▸ DO THIS
Set down word for word each line from the start of the listing through the line that contains "wall = 2.4; // [2:0.1:4]", both included.

□ □ □ □

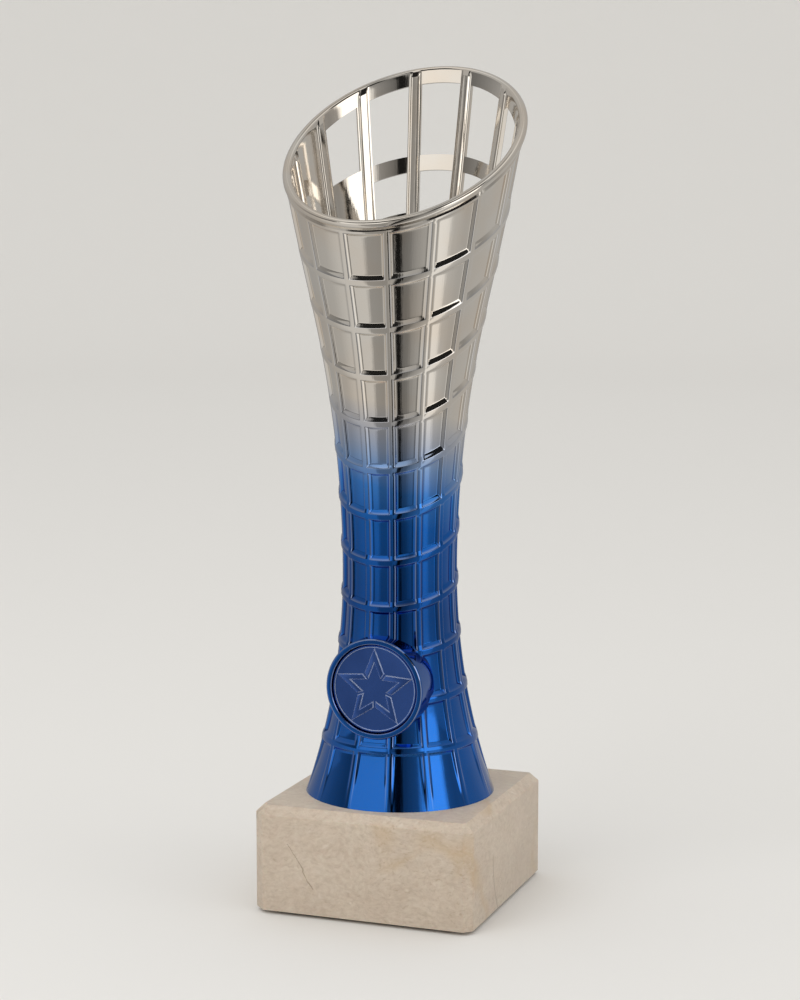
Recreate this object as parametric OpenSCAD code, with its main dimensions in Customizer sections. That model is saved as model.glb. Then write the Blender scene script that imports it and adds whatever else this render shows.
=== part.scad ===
// Column trophy: a hollow hourglass column with a slanted mouth, a disc holder
// on its front, and a square marble base. Millimetres, +Z up, front faces -Y.
// The origin is under the middle of the base, on the surface that it stands on.

/* [Base] */
// Side of the square marble block
base_side = 65; // [55:1:90]
// Height of the marble block
base_height = 30; // [25:1:60]
// Bevel around the top of the block
base_top_bevel = 2.4; // [0.5:0.1:4]
// Bevel on the four upright edges of the block
base_edge_bevel = 2.4; // [0.5:0.1:5]
// Thickness of the felt sheet that it stands on
felt_height = 1; // [0.5:0.1:3]

/* [Column] */
// Radius of the column at its waist
waist_radius = 16.35; // [15:0.05:20]
// Number of upright ribs around the column
rib_count = 14; // [8:2:20]
// Width of the crest of a rib or a ring
rib_width = 2.2; // [1.2:0.1:3]
// Depth of the panels below the crests of the ribs
panel_depth = 0.9; // [0.3:0.1:1.2]
// Wall thickness under the crests of the ribs
wall = 2.4; // [2:0.1:4]

/* [Disc holder] */
// Outer diameter of the round holder
holder_diameter = 28.7; // [28:0.1:34]
// Diameter of the round insert
disc_diameter = 25; // [20:0.5:25]
// Distance from the column's axis to the front face of the holder
holder_reach = 21.4; // [21:0.1:26]
// Height of the middle of the holder above the marble
holder_height = 33.3; // [30:0.1:40]

/* [Hidden] */

// Fine enough for round work; true circles stay true.
$fn = 96;

// Overlap that keeps cut faces clean
eps = 0.01;

// Size of the shapes that trim or cut the column, larger than it is anywhere
cutter = 120;

// Height of the marble's top
base_top = felt_height + base_height;

// The column's outline is three arcs: the foot's flare up to the waist, the
// upper flare, and a slight turn back towards the axis below the mouth.
waist_height = 64;
foot_arc = 196;
flare_arc = 339;
turn_height = 140;
mouth_arc = 960;
turn_angle = asin((turn_height - waist_height) / flare_arc);
turn_radius = waist_radius + flare_arc * (1 - cos(turn_angle));
mouth_centre_radius = turn_radius - mouth_arc * cos(turn_angle);
mouth_centre_height = turn_height + mouth_arc * sin(turn_angle);

// Crest radius of the column at height z above the marble
function crest_radius(z) =
    z < waist_height ? waist_radius + arc_drop(foot_arc, waist_height - z)
    : z < turn_height ? waist_radius + arc_drop(flare_arc, z - waist_height)
    : mouth_centre_radius + sqrt(pow(mouth_arc, 2) - pow(z - mouth_centre_height, 2));

function arc_drop(r, d) = r - sqrt(r * r - d * d);

// Eleven ring ribs. Their planes fan out: they are closer at the front.
ring_count = 11;
first_ring_front = 16.2;
first_ring_back = 16.5;
ring_pitch_front = 13;
ring_pitch_back = 16.25;
ring_proud = 0.3;

// Plain band around the foot, below the lowest panels
foot_band = 4;

// The slanted mouth, low at the front and high at the back
rim_front = 163.1;
rim_back = 207.3;
rim_band = 4.5;
lip_height = 2.4;
lip_proud = 0.7;

// Open windows, counted around the back in each row from the rim downwards, and
// the frame that each window leaves beside its ribs and rings
window_cells = [5, 3, 1];
window_frame = 0.9;

// Outline steps, and how far the outline runs past the rim before the slant cut
outline_steps = 22;
column_top = rim_back + 3;
rib_pitch = 360 / rib_count;
root_depth = wall + 0.6;

// Plug bonded into the foot of the column, with its nut pocket
plug_floor_height = 7;
plug_floor = 3;
plug_rim = 1.6;
plug_clearance = 0.1;
boss_radius = 9;
boss_height = 6;

// M6 fixing bolt, large washers and nut
bolt_radius = 3;
bolt_clearance = 3.3;
bolt_length = 40;
bolt_head_height = 4;
hex_radius = 10 / sqrt(3);
nut_height = 5;
washer_radius = 9;
washer_height = 1.6;
counterbore_radius = 10.5;
counterbore_depth = 10;
bolt_seat = felt_height + counterbore_depth;

// Felt sheet, set in from the edges of the block
felt_inset = 2.5;
felt_corner = 4;

// Seat of the disc holder, how near its boss comes to the column's axis, its insert
// and the relief of the star
seat_radius = disc_diameter / 2 + 0.2;
disc_recess = 0.7;
disc_thickness = 1.5;
adhesive_thickness = 0.5;
adhesive_radius = 10;
seat_depth = disc_recess + disc_thickness + adhesive_thickness;
holder_bevel = 0.5;
holder_root = 6;
star_tip_radius = 11.8;
star_waist_radius = 5.2;
star_band = 1.3;
star_gap = 0.8;
star_relief = 0.35;

// Height where ring i, or the rim, crosses the front and the back of the column
function ring_front(i) = first_ring_front + i * ring_pitch_front;
function ring_back(i) = first_ring_back + i * ring_pitch_back;

// Tilt of the plane through the crest at a front height and a back height
function plane_tilt(front, back) = atan((back - front) / (crest_radius(front) + crest_radius(back)));

// Moves its children onto that plane, measured along the column's axis
module on_plane(front, back) {
    tilt = plane_tilt(front, back);
    translate([0, 0, front + crest_radius(front) * tan(tilt)])
        rotate([tilt, 0, 0]) children();
}

// Everything between two distances above the plane through a front and a back height
module layer(front, back, low, high) {
    on_plane(front, back) translate([0, 0, low]) cylinder(r = cutter, h = high - low);
}

// Shell of revolution from `depth` below the crest to `proud` above it
module shell(proud, depth) {
    heights = [for (i = [0 : outline_steps]) column_top * i / outline_steps];
    outer = [for (z = heights) [crest_radius(z) + proud, z]];
    inner = [for (i = [outline_steps : -1 : 0]) [crest_radius(heights[i]) - depth, heights[i]]];
    rotate_extrude() polygon(concat(outer, inner));
}

module upright_ribs() {
    intersection() {
        shell(0, root_depth);
        for (i = [0 : rib_count / 2 - 1])
            rotate([0, 0, (i + 0.5) * rib_pitch])
                translate([-cutter / 2, -rib_width / 2, 0]) cube([cutter, rib_width, column_top]);
    }
}

module ring_ribs() {
    intersection() {
        shell(ring_proud, root_depth);
        for (i = [0 : ring_count - 1])
            layer(ring_front(i), ring_back(i), -rib_width / 2, rib_width / 2);
    }
}

module foot_rib() {
    intersection() {
        shell(0, root_depth);
        cylinder(r = cutter, h = foot_band);
    }
}

module rim_ribs() {
    intersection() {
        shell(0, root_depth);
        layer(rim_front, rim_back, -rim_band, rim_band);
    }
    intersection() {
        shell(lip_proud, root_depth);
        layer(rim_front, rim_back, -lip_height, lip_height);
    }
}

// Upright wedge between two neighbouring ribs, at the given number of cells from the back
module cell_wedge(cell) {
    half = rib_pitch / 2;
    apex = (rib_width / 2 + window_frame) / sin(half);
    reach = cutter / 2;
    side = (reach - apex) * tan(half);
    rotate([0, 0, 90 + cell * rib_pitch])
        linear_extrude(column_top) polygon([[apex, 0], [reach, side], [reach, -side]]);
}

// Cuts one row of windows: row 0 lies between the rim and the topmost ring
module window_row(row) {
    lower = ring_count - 1 - row;
    side = (window_cells[row] - 1) / 2;
    gap = rib_width / 2 + window_frame;
    intersection() {
        for (cell = [-side : side]) cell_wedge(cell);
        layer(ring_front(lower), ring_back(lower), gap, cutter);
        if (row == 0)
            layer(rim_front, rim_back, -cutter, -rim_band);
        else
            layer(ring_front(lower + 1), ring_back(lower + 1), -cutter, -gap);
    }
}

// Round boss on the front, solid back to the column's wall
module holder_boss() {
    radius = holder_diameter / 2;
    on_holder() {
        cylinder(r1 = radius - holder_bevel, r2 = radius, h = holder_bevel);
        translate([0, 0, holder_bevel]) cylinder(r = radius, h = holder_reach - holder_bevel - holder_root);
    }
}

// Space inside the column's wall
module column_bore() {
    heights = [for (i = [0 : outline_steps]) column_top * i / outline_steps];
    inner = [for (z = heights) [crest_radius(z) - wall, z]];
    rotate_extrude() polygon(concat([[0, 0]], inner, [[0, column_top]]));
}

module column() {
    color("royalblue")
        translate([0, 0, base_top])
            difference() {
                union() {
                    shell(-panel_depth, root_depth);
                    upright_ribs();
                    ring_ribs();
                    foot_rib();
                    rim_ribs();
                    translate([0, 0, -base_top]) holder_boss();
                }
                column_bore();
                layer(rim_front, rim_back, 0, cutter);
                for (row = [0 : len(window_cells) - 1]) window_row(row);
                translate([0, 0, -base_top])
                    on_holder() translate([0, 0, -eps]) cylinder(r = seat_radius, h = seat_depth + eps);
            }
}

// Stepped plug: a skirt against the column's wall, a floor across it, and a boss that
// stands on the marble and holds the nut in a hexagonal pocket
module foot_plug() {
    top = plug_floor_height + plug_floor;
    pocket_radius = hex_radius + plug_clearance;
    skirt_low = crest_radius(0) - wall - plug_clearance;
    skirt_high = crest_radius(top) - wall - plug_clearance;
    color("white")
        translate([0, 0, base_top])
            difference() {
                union() {
                    difference() {
                        cylinder(r1 = skirt_low, r2 = skirt_high, h = top);
                        translate([0, 0, -eps])
                            cylinder(
                                r1 = skirt_low - plug_rim,
                                r2 = skirt_high - plug_rim,
                                h = plug_floor_height
                            );
                    }
                    cylinder(r = boss_radius, h = top + boss_height);
                }
                translate([0, 0, -eps]) cylinder(r = bolt_clearance, h = top + boss_height);
                translate([0, 0, top]) cylinder(r = pocket_radius, h = boss_height + eps, $fn = 6);
            }
}

module marble_base() {
    half = base_side / 2;
    corner = half - base_edge_bevel;
    upright_section = [
        [half, corner], [corner, half], [-corner, half], [-half, corner],
        [-half, -corner], [-corner, -half], [corner, -half], [half, -corner]
    ];
    roof = half - base_top_bevel;
    color("tan")
        translate([0, 0, felt_height])
            difference() {
                intersection() {
                    linear_extrude(base_height) polygon(upright_section);
                    bevelled_prism(half, roof);
                    rotate([0, 0, 90]) bevelled_prism(half, roof);
                }
                translate([0, 0, -eps]) cylinder(r = counterbore_radius, h = counterbore_depth + eps);
                cylinder(r = bolt_clearance, h = base_height + 1);
            }
}

// Long prism whose section is the block's side view, with its two top edges bevelled
module bevelled_prism(half, roof) {
    rotate([90, 0, 0])
        linear_extrude(base_side + 2, center = true)
            polygon([
                [-half, 0], [half, 0], [half, base_height - base_top_bevel], [roof, base_height],
                [-roof, base_height], [-half, base_height - base_top_bevel]
            ]);
}

// Places its children on the holder's axis: z = 0 is the front face, +z points at the column
module on_holder() {
    translate([0, -holder_reach, base_top + holder_height]) rotate([-90, 0, 0]) children();
}

// Five-pointed star with its tips on a circle of radius `tip`
module star(tip, waist) {
    polygon([
        for (i = [0 : 9])
            let (r = i % 2 == 0 ? tip : waist, a = 90 + 36 * i) [r * cos(a), r * sin(a)]
    ]);
}

// Outline of the star as a band, parted at its five inner corners
module star_outline() {
    inner = 1 - star_band / (star_waist_radius * cos(36));
    difference() {
        star(star_tip_radius, star_waist_radius);
        star(star_tip_radius * inner, star_waist_radius * inner);
        for (i = [0 : 4])
            rotate([0, 0, 90 + 36 + 72 * i]) translate([0, -star_gap / 2]) square([10, star_gap]);
    }
}

module star_disc() {
    color("blue")
        on_holder() {
            translate([0, 0, disc_recess]) cylinder(r = disc_diameter / 2, h = disc_thickness);
            translate([0, 0, disc_recess - star_relief])
                rotate([0, 0, 180]) linear_extrude(star_relief + 0.2) star_outline();
        }
}

module disc_adhesive() {
    color("white")
        on_holder()
            translate([0, 0, disc_recess + disc_thickness])
                cylinder(r = adhesive_radius, h = adhesive_thickness);
}

module washer(radius) {
    difference() {
        cylinder(r = radius, h = washer_height);
        translate([0, 0, -1]) cylinder(r = bolt_clearance, h = washer_height + 2);
    }
}

module bolt_washer() {
    color("silver") translate([0, 0, bolt_seat - washer_height]) washer(washer_radius);
}

module fixing_bolt() {
    color("silver")
        translate([0, 0, bolt_seat - washer_height]) {
            translate([0, 0, -bolt_head_height]) cylinder(r = hex_radius, h = bolt_head_height, $fn = 6);
            cylinder(r = bolt_radius, h = bolt_length);
        }
}

module trapped_nut() {
    color("silver")
        translate([0, 0, base_top + plug_floor_height + plug_floor])
            difference() {
                cylinder(r = hex_radius, h = nut_height, $fn = 6);
                translate([0, 0, -1]) cylinder(r = bolt_radius, h = nut_height + 2);
            }
}

module base_felt() {
    half = base_side / 2 - felt_inset;
    color("darkgreen")
        linear_extrude(felt_height)
            intersection() {
                square(2 * half, center = true);
                rotate([0, 0, 45]) square(2 * (half - felt_corner / 2) * sqrt(2), center = true);
            }
}

marble_base();
column();
foot_plug();
star_disc();
disc_adhesive();
fixing_bolt();
bolt_washer();
trapped_nut();
base_felt();
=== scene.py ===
"""Looks of the column trophy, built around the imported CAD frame. Metres, +Z up, front faces -Y."""
import math

import bmesh
import bpy
import numpy as np
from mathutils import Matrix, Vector


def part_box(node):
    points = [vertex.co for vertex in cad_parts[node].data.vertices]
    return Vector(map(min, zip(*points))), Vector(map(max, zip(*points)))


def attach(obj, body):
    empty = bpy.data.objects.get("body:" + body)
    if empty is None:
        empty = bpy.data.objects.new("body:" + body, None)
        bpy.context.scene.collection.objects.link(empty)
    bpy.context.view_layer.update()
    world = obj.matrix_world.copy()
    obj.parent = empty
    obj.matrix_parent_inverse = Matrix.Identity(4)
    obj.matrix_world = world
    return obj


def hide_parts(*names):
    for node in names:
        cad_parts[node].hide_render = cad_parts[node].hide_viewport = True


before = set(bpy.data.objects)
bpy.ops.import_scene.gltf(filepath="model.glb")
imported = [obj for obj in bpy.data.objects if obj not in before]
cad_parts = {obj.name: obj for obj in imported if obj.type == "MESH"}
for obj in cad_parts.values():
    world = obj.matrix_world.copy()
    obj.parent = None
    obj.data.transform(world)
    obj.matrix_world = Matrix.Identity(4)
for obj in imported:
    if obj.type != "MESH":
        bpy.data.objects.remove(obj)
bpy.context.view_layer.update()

MM = 0.001

# Block, in millimetres
BASE_SIDE = 65.0
BASE_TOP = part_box("marble_base")[1].z / MM

# Outline of the column: three arcs, as in the CAD, heights above the marble
WAIST_RADIUS = 16.35
WAIST_HEIGHT = 64.0
FOOT_ARC = 196.0
FLARE_ARC = 339.0
TURN_HEIGHT = 140.0
MOUTH_ARC = 960.0
TURN_ANGLE = math.asin((TURN_HEIGHT - WAIST_HEIGHT) / FLARE_ARC)
TURN_RADIUS = WAIST_RADIUS + FLARE_ARC * (1 - math.cos(TURN_ANGLE))

# Grid of the column; each pair holds a height at the front and one at the back
RIB_COUNT = 14
RING_COUNT = 11
FIRST_RING = (16.2, 16.5)
RING_PITCH = (13.0, 16.25)
RIM = (163.1, 207.3)

# Open windows in each row, counted from the rim down, and the frame left around each of them
OPEN_CELLS = (5, 3, 1)
WINDOW_FRAME = 0.45

# Wall under the crests, and how far the low ribs inside stand in from it
WALL = 2.0
INNER_RIB = 0.5

# Depth below the mouth where the plating inside begins to thin out, and where it is gone
BARE_INSIDE = (45.0, 75.0)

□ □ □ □

▸ WORKED ANSWER
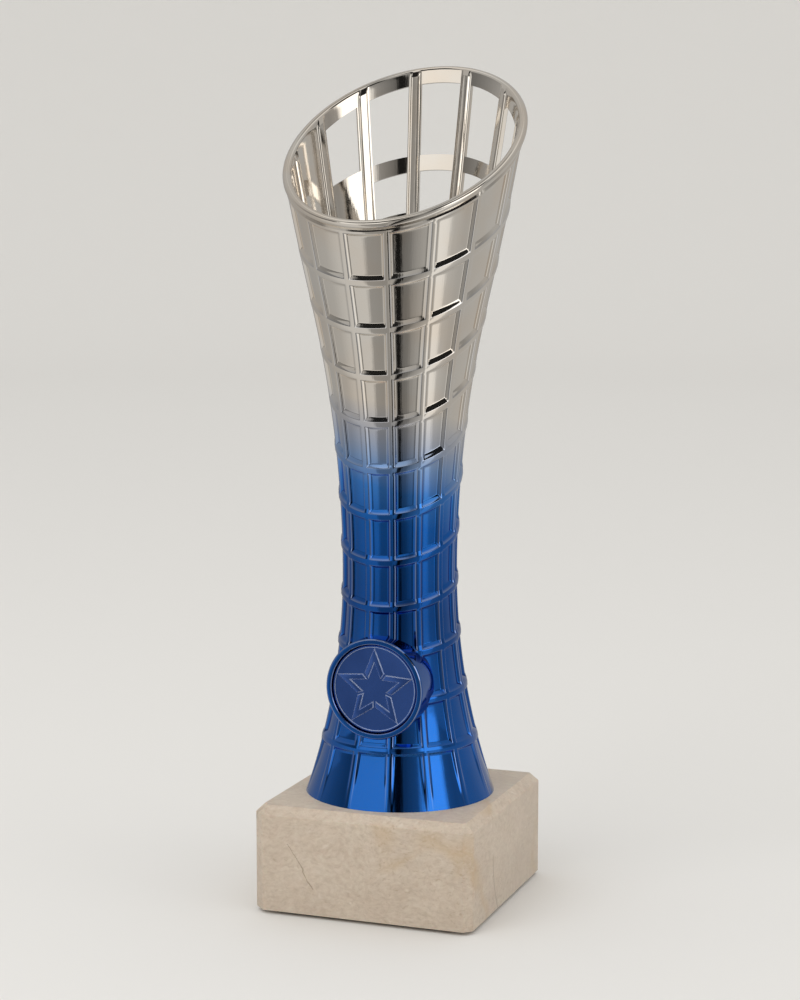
Recreate this object as parametric OpenSCAD code, with its main dimensions in Customizer sections. That model is saved as model.glb. Then write the Blender scene script that imports it and adds whatever else this render shows.
=== part.scad ===
// Column trophy: a hollow hourglass column with a slanted mouth, a disc holder
// on its front, and a square marble base. Millimetres, +Z up, front faces -Y.
// The origin is under the middle of the base, on the surface that it stands on.

/* [Base] */
// Side of the square marble block
base_side = 65; // [55:1:90]
// Height of the marble block
base_height = 30; // [25:1:60]
// Bevel around the top of the block
base_top_bevel = 2.4; // [0.5:0.1:4]
// Bevel on the four upright edges of the block
base_edge_bevel = 2.4; // [0.5:0.1:5]
// Thickness of the felt sheet that it stands on
felt_height = 1; // [0.5:0.1:3]

/* [Column] */
// Radius of the column at its waist
waist_radius = 16.35; // [15:0.05:20]
// Number of upright ribs around the column
rib_count = 14; // [8:2:20]
// Width of the crest of a rib or a ring
rib_width = 2.2; // [1.2:0.1:3]
// Depth of the panels below the crests of the ribs
panel_depth = 0.9; // [0.3:0.1:1.2]
// Wall thickness under the crests of the ribs
wall = 2.4; // [2:0.1:4]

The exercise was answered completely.